En 1911, Kafka conoció a Felice Bauer, una chica berlinesa, en casa de Max Brod. Charlaron alegremente y empezaron a intercambiar cartas. La relación se volvió literatura. Franz la inundaba de cartas, pero en realidad no mostraba mucho interés por estar con ella. Sólo la visitó varias veces en Berlín a lo largo de tres años hasta que llegó el compromiso de matrimonio.
Sin embargo, cuando Kafka conoció a la bella Grete Bloch, amiga de Felice, todo cambió. Nada más trabar contacto con ella, le comenzó a escribir unas cartas tan apasionadas y eróticas que Grete, confusa y culpable, se las acabó enseñando a Felice. El reciente compromiso de boda entre ambos fue anulado.
Escribía despacio. Tenía dificultad para plasmar su mundo interior. Llegaron el insomnio, el agotamiento, los nervios rotos… Escribir lo mataba tanto como la tuberculosis
En 1918, Kafka inició un romance con Julie Wohryzek y, al año siguiente, conoció a Milena Jasenská, una traductora casada con la que mantuvo su relación más sincera. Algo debía de tener este hombre, que, esta vez sí, había enamorado. Pero la historia no tenía futuro; Milena se negaba a abandonar a su marido. La última mujer de su vida fue una joven de 19 años, atractiva y vital, a la que conoció en 1923 en una colonia de vacaciones judía. Dora Diamant cuidó a «su Kafka», como lo llamaba, hasta un final que ya era inminente. Su siempre delicada salud se agravó cuando le diagnosticaron tuberculosis, en 1917. Además, la presión a la que él mismo se sometía empeoraba aún más la situación.
Se puede decir que la vida de Kafka avanzó desde muy pronto hacia una ruptura, una división en varios niveles. Frío en el cara a cara, apasionado en las cartas. Imagen externa de hombre agradable y trabajador que escondía una personalidad neurótica. Odiaba su trabajo, pero se entregaba a él con dedicación, aunque sólo podía dedicarle las noches. Días de burocracia y noches de angustia por sus lentos avances, por la dificultad de plasmar sus ideas y su mundo interior. «Fracaso al intentar terminar el capítulo», «un completo desamparo, apenas dos páginas»… Su diario fue testigo de este combate desigual. Llegaron el insomnio, el agotamiento, los nervios rotos. Escribir lo mataba tanto como la tuberculosis.
En vida sólo publicó relatos como La metamorfosis (1915) y En la colonia penitenciaria (1919) y colecciones de cuentos como Un médico rural (1919), animado por su amigo Max Brod.
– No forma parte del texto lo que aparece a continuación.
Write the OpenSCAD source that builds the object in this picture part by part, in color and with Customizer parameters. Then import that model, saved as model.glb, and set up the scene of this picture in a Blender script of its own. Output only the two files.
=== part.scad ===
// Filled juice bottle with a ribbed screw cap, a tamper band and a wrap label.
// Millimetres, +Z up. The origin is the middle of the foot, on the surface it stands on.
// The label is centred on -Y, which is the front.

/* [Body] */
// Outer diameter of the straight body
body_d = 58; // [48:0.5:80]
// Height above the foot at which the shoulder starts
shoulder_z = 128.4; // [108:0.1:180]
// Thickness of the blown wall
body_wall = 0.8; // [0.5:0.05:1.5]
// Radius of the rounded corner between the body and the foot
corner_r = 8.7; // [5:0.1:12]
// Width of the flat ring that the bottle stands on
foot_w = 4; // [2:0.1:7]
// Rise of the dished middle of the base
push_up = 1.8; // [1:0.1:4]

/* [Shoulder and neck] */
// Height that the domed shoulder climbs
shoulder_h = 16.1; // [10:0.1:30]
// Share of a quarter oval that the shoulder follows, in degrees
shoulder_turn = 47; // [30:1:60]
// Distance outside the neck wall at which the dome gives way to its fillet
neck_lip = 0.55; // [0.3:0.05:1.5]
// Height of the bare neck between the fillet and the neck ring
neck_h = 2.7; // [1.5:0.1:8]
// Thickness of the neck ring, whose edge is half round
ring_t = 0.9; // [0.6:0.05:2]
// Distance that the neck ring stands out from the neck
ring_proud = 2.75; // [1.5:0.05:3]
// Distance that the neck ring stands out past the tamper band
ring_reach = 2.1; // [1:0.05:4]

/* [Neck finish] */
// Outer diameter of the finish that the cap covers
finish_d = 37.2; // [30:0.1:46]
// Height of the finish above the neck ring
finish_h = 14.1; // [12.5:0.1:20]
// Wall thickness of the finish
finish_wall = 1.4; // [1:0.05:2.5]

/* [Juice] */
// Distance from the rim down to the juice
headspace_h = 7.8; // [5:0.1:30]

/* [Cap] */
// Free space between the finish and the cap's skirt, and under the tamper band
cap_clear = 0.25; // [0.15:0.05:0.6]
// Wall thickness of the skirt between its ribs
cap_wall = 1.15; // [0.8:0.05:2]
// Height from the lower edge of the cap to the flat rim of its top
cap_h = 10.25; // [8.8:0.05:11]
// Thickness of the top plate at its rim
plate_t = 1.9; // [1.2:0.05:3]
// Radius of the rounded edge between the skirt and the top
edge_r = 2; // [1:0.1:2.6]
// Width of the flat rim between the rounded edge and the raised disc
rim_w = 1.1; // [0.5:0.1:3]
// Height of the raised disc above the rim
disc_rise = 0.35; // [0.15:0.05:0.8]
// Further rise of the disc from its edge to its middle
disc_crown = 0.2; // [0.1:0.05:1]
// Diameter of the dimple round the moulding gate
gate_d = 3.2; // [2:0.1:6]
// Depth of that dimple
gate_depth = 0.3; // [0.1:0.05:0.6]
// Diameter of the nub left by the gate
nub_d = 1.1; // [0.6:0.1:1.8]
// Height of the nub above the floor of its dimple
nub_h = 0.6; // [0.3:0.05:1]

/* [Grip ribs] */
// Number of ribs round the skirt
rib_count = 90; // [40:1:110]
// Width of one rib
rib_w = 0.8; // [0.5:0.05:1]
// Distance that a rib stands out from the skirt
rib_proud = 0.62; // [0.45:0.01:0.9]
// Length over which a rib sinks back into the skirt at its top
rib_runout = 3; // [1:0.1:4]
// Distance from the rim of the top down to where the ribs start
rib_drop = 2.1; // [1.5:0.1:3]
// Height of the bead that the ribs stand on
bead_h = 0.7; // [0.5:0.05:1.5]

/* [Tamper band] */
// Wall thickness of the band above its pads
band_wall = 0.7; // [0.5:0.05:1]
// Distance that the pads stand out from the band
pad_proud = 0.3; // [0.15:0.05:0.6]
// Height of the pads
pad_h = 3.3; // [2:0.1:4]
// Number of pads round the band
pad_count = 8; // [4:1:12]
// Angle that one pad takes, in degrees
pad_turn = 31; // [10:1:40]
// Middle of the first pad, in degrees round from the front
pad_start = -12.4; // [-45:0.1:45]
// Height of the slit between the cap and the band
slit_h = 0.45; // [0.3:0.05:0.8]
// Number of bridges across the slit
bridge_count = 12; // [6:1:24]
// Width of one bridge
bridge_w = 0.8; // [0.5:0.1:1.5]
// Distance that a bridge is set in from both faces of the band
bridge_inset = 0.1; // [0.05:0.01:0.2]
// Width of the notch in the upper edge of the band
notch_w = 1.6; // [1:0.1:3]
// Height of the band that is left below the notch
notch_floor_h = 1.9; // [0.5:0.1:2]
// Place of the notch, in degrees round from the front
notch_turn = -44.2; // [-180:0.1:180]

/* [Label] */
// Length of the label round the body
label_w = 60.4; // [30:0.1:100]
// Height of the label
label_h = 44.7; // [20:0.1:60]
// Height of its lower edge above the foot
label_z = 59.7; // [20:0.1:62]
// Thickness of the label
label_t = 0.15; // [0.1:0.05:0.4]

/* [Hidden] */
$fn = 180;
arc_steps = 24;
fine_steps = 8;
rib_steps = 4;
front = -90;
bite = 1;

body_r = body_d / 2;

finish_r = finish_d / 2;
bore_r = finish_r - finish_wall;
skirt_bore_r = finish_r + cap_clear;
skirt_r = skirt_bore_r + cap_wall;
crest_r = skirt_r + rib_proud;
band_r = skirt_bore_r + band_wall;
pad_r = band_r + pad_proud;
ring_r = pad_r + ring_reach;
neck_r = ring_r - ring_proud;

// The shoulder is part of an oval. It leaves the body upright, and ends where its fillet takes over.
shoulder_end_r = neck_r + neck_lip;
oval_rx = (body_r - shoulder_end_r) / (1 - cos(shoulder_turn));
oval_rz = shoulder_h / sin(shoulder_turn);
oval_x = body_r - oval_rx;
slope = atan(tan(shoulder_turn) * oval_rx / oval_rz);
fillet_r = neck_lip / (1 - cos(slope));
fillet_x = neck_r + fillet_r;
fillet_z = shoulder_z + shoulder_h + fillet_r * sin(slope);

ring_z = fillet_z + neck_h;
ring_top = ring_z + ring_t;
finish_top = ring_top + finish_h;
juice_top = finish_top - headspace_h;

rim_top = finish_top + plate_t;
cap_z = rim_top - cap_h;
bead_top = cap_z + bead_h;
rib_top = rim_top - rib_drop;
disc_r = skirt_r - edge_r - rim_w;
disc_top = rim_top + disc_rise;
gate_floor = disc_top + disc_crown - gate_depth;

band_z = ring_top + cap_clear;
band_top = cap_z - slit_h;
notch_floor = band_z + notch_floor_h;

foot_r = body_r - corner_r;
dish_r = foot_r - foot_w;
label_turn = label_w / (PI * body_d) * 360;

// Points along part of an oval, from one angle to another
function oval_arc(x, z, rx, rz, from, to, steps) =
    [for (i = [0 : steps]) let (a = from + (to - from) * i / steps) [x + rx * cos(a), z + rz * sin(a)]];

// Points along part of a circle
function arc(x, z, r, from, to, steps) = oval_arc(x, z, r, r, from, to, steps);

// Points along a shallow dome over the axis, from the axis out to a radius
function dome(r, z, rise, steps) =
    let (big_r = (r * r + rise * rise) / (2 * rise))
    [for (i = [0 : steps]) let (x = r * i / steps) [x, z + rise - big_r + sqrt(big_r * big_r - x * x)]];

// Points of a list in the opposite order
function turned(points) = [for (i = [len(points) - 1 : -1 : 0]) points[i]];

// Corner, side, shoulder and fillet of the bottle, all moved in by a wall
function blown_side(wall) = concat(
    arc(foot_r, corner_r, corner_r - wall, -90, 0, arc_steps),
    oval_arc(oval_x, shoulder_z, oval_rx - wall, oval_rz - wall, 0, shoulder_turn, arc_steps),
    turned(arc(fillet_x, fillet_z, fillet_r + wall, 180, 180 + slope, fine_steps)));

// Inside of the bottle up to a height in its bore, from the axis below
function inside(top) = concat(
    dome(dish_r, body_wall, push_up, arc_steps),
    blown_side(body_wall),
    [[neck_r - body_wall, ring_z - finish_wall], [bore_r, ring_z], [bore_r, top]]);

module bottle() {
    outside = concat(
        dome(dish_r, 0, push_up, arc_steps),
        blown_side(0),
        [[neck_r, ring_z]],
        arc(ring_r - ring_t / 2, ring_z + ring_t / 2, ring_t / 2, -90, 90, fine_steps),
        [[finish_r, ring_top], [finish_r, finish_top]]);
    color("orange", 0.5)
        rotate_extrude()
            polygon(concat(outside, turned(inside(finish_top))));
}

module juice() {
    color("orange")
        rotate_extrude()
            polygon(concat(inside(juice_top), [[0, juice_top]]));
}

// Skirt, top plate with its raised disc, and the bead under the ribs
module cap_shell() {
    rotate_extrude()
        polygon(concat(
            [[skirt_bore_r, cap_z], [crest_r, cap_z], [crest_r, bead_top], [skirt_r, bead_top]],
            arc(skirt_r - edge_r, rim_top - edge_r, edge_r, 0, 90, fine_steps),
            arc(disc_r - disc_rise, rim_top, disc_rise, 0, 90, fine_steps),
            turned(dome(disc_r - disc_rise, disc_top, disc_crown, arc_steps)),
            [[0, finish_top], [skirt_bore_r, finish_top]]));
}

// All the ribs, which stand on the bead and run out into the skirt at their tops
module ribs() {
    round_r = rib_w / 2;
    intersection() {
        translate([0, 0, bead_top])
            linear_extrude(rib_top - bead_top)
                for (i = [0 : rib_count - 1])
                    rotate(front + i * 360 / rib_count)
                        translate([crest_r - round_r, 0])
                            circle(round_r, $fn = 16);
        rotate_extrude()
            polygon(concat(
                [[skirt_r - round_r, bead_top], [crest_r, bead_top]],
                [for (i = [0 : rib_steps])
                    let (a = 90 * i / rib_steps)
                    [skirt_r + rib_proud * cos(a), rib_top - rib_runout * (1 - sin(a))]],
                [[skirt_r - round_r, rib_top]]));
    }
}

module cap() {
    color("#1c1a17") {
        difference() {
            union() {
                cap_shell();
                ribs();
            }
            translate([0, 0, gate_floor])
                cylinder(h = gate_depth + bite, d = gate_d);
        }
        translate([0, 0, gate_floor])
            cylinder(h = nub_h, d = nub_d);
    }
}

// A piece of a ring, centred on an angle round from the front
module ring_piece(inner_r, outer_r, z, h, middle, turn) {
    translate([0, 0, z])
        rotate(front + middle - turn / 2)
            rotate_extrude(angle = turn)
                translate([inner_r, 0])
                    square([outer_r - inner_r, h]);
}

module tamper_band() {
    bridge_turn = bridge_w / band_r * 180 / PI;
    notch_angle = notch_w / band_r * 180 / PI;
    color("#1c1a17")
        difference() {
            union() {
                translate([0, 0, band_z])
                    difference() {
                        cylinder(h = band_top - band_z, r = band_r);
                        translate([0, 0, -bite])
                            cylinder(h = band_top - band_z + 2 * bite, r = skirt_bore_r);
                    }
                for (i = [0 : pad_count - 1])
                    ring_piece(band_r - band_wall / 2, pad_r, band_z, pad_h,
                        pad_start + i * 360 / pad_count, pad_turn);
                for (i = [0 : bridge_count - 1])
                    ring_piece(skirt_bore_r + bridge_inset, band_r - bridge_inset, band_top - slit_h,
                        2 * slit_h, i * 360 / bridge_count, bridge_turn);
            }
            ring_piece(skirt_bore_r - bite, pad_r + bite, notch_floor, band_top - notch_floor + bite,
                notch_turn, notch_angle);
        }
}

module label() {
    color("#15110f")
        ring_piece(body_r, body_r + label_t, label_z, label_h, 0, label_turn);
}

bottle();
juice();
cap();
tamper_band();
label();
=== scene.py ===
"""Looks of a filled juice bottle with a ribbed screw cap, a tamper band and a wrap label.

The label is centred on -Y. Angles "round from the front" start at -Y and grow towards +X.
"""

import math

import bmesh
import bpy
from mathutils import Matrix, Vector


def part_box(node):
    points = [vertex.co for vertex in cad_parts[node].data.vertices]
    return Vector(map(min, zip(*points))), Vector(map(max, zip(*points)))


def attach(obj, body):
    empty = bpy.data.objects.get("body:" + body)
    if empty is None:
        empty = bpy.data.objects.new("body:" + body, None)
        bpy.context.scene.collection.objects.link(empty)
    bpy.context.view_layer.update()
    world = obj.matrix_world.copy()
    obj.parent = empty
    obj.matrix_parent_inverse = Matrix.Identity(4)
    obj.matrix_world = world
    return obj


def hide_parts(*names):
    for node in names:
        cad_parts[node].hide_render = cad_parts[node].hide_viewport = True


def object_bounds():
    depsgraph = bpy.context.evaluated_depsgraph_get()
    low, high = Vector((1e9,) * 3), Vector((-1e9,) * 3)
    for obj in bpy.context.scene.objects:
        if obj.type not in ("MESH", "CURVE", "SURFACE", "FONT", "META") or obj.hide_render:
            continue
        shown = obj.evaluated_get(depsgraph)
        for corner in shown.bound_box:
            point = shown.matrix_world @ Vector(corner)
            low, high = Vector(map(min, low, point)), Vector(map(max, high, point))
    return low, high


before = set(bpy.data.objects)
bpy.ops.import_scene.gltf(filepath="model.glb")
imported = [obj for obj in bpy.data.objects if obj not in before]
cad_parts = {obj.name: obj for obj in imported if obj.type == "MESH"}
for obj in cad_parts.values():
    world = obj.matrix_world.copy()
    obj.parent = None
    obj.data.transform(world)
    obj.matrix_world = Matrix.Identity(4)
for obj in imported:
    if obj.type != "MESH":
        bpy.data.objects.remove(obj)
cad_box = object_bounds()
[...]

Pero se trataba sólo de la punta del iceberg que era el universo literario de Kafka. Tres novelas crecían a trompicones, cuadernos repletos de anotaciones y fragmentos sueltos iban dando forma a un mundo complejo, rico en influencias e interpretaciones, desde el psicoanálisis hasta la tradición judía.
Sin embargo, Kafka no pudo terminar de moldear como quería ese complejo, caótico y rico mundo literario. Murió el 3 de junio de 1924 entre atroces dolores. Poco antes le había pedido a Brod que quemara sus escritos no publicados. Brod no lo hizo. Sabía que tenía un diamante en bruto en sus manos. En los años siguientes, Brod fue ordenando parte del abundante material. Así vieron la luz El proceso, El castillo y América, las tres novelas esbozadas que Kafka nunca quiso ver publicadas. Un golpe de suerte permitió que Brod pudiera continuar su labor tras la Segunda Guerra Mundial, pues huyó de Praga con una maleta llena de papeles el día antes de que los nazis ocuparan Checoslovaquia. Quizá Dios no quería que Kafka escribiese, pero el destino sí quiso que lo leyéramos.